The NCAA COVID-19 Advisory Panel recognizes the fluidity of COVID-19 and its impact on hosting events in a public space. COVID-19 is spreading rapidly in the United States, and behavioral risk mitigation strategies are the best option for slowing the spread of this disease. This is especially important because mildly symptomatic individuals can transmit COVID-19. Given these considerations, coupled with a more unfavorable outcome of COVID-19 in older adults – especially those with underlying chronic medical conditions – we recommend against sporting events open to the public. We do believe sport events can take place with only essential personnel and limited family attendance, and this protects our players, employees, and fans.
4:51 p.m. ET, March 11, 2020

Austria to close schools because of coronavirus fears

From CNN's Nadine Schmidt

Schools in Austria will be closed until April because of the spread of coronavirus, Chancellor Sebastian Kurz said on Wednesday.

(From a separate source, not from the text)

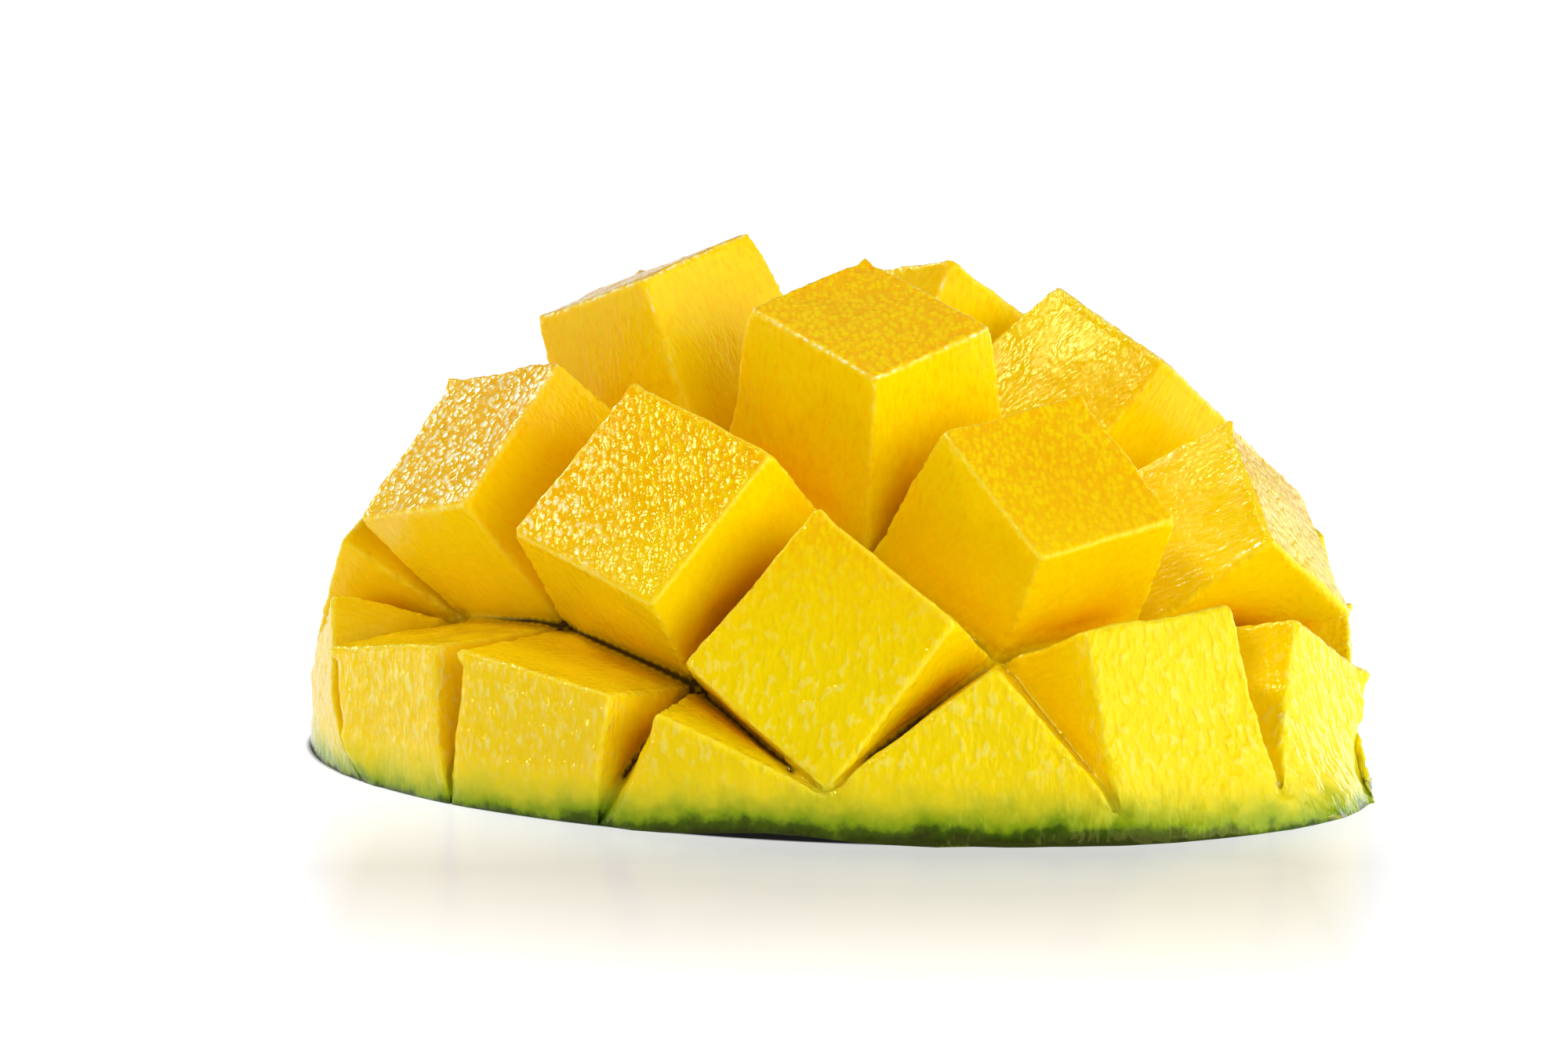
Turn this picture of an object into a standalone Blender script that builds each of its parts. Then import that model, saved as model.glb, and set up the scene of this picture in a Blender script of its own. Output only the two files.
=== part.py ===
"""Half a mango, scored into blocks and turned inside out, at its real size.

The flat face of the half was cut across in two directions at 45 degrees, down to the skin, and the
skin was then pushed up from below. It is now a hollow dome that stands on its rim, and the blocks of
flesh fan out over it. Metres, +Z up, the photographed side faces -Y.
"""

from math import cos, hypot, radians, sin, sqrt

import bmesh
import bpy
from mathutils import Matrix, Vector, noise

MM = 0.001

# The knife.
BLOCK_WIDTH = 17.1 * MM
HALF_DIAGONAL = BLOCK_WIDTH / sqrt(2)
# Cuts of the first direction lie at odd u + v. Those that the hand set off their even spacing:
CUT_SHIFT = {-1: 1.9 * MM, 1: -0.5 * MM, 3: -4.4 * MM}

# The half before it was turned out: its flat face, in half diagonals, and its depth of flesh.
FACE_CENTRE = (-0.1, 0.75)
FACE_HALF_LENGTH = 4.7
FACE_HALF_WIDTH = 3.9
FACE_TURN = radians(-28)
FLESH_DEPTH = 22.3 * MM
DEPTH_ROUNDNESS = 0.7
# Where less flesh than this is left under the knife, the cuts close up towards the rim.
CLOSING_DEPTH = 3.0 * MM

# Skin with the flesh that the knife left on it.
SHELL_THICKNESS = 3.2 * MM
SKIRT_DROP = 22.0 * MM

# The rim on the floor: an oval, longer towards the right front.
RIM_CENTRE = (-0.1 * MM, 2.0 * MM)
RIM_HALF_LENGTH = 53.0 * MM
RIM_HALF_WIDTH = 34.9 * MM
RIM_TURN = radians(-23)
# The far side of the oval is fuller by this share.
RIM_FAR_FULLNESS = 0.22
# Up to this height the flesh takes on the rim's oval.
RIM_HEIGHT = 9.0 * MM

# The surface: slow waves of the cut faces, a small round on their edges, and how finely it is divided.
WAVE_HEIGHT = 0.3 * MM
WAVE_LENGTH = 7.0 * MM
EDGE_ROUND = 0.5 * MM
# Edges that stand out by more than this angle get the round.
SHARP_ANGLE = radians(35)
# Edges longer than this are divided, by this many cuts.
LONG_EDGE = 3.0 * MM
FACE_CUTS = 3
# Corners closer than this are one point.
MERGE_DISTANCE = 0.01 * MM
# The block that cuts off all below the floor.
FLOOR_CUTTER_SIZE = 220 * MM
FLESH_COLOUR = (0.87, 0.50, 0.01, 1)
FLESH_ROUGHNESS = 0.35
# The middle of the finished shape's box, which the origin is put under.
BOX_MIDDLE = (-0.522 * MM, 5.974 * MM)

# How each block stands: the place of its cut face's middle in millimetres (right, back, up), then its
# lean to the right and to the back and its twist, in degrees. Cells are named (u, v), in half
# diagonals right of and behind the middle block.
BLOCKS = {
    # The side that faces the viewer, from the top row down to the rim.
    (-1, 1): ((-19.0, 19.0, 45.5), (-22, 2, 0)),
    (1, 1): ((31.5, 19.5, 37.0), (39, 7, 1)),
    (0, 0): ((3.0, -3.0, 43.5), (3, -24, -1)),
    (-2, 0): ((-36.0, 1.0, 31.0), (-38, -22, 1)),
    (2, 0): ((44.0, -0.5, 23.5), (53, -15, -17)),
    (-1, -1): ((-18.0, -17.5, 28.5), (-18, -47, 0)),
    (1, -1): ((20.0, -17.5, 30.5), (12, -37, -11)),
    (-3, -1): ((-42.0, -10.0, 5.0), (-66, -55, 2)),
    (3, -1): ((46.0, -16.0, 6.0), (66, -41, -16)),
    (-2, -2): ((-28.5, -22.5, 5.0), (-48, -73, 3)),
    (0, -2): ((-2.0, -28.5, 16.5), (-17, -65, -6)),
    (2, -2): ((30.0, -29.5, 11.0), (32, -65, -14)),
    (-1, -3): ((-12.5, -30.5, -0.5), (-13, -89, 9)),
    (1, -3): ((11.5, -34.5, 3.0), (-2, -80, -8)),
    # The ends.
    (-3, 1): ((-45.7, 15.5, 19.0), (-58, 15, 0)),
    (-4, 0): ((-49.0, 3.0, 5.0), (-84, -10, 0)),
    (3, 1): ((47.0, 17.0, 13.5), (70, 18, -15)),
    (4, 0): ((50.5, 1.0, 2.0), (84, -10, -15)),
    # The far side, which carries on in the same way.
    (0, 2): ((12.0, 30.0, 41.0), (18, 30, -4)),
    (-2, 2): ((-36.0, 31.0, 27.0), (-43, 36, 0)),
    (2, 2): ((36.5, 32.0, 18.0), (54, 45, -6)),
    (-1, 3): ((-12.0, 42.0, 29.0), (-12, 55, 0)),
    (1, 3): ((22.0, 41.0, 25.0), (24, 58, -4)),
    (-3, 3): ((-33.0, 41.0, 8.0), (-48, 60, 0)),
    (-4, 2): ((-47.0, 25.0, 4.0), (-76, 34, 0)),
    (0, 4): ((4.0, 47.0, 9.0), (2, 82, 0)),
}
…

For children in secondary school, classes will be canceled next Monday and taught online.

"There will be no more lessons in these schools. Lessons ... will continue by digital means," Kurz said in a joint news conference with officials including the education minister Heinz Fassmann, according to Austria's state broadcaster ORF. 

Primary schools will suspend classes next week. However, the government will provide childcare, if no other alternative is available for parents. Kurz said that the government does not want grandparents, who are considered high risk for coronavirus, to take over childcare duties. Children in kindergarten should also stay at home if possible. 

Austria's education ministry has launched an educational hotline. The hotline is "intended to support parents, pupils and teachers in accessing work materials and information on existing online learning platforms in the event of classroom cancellation,'' according to the website.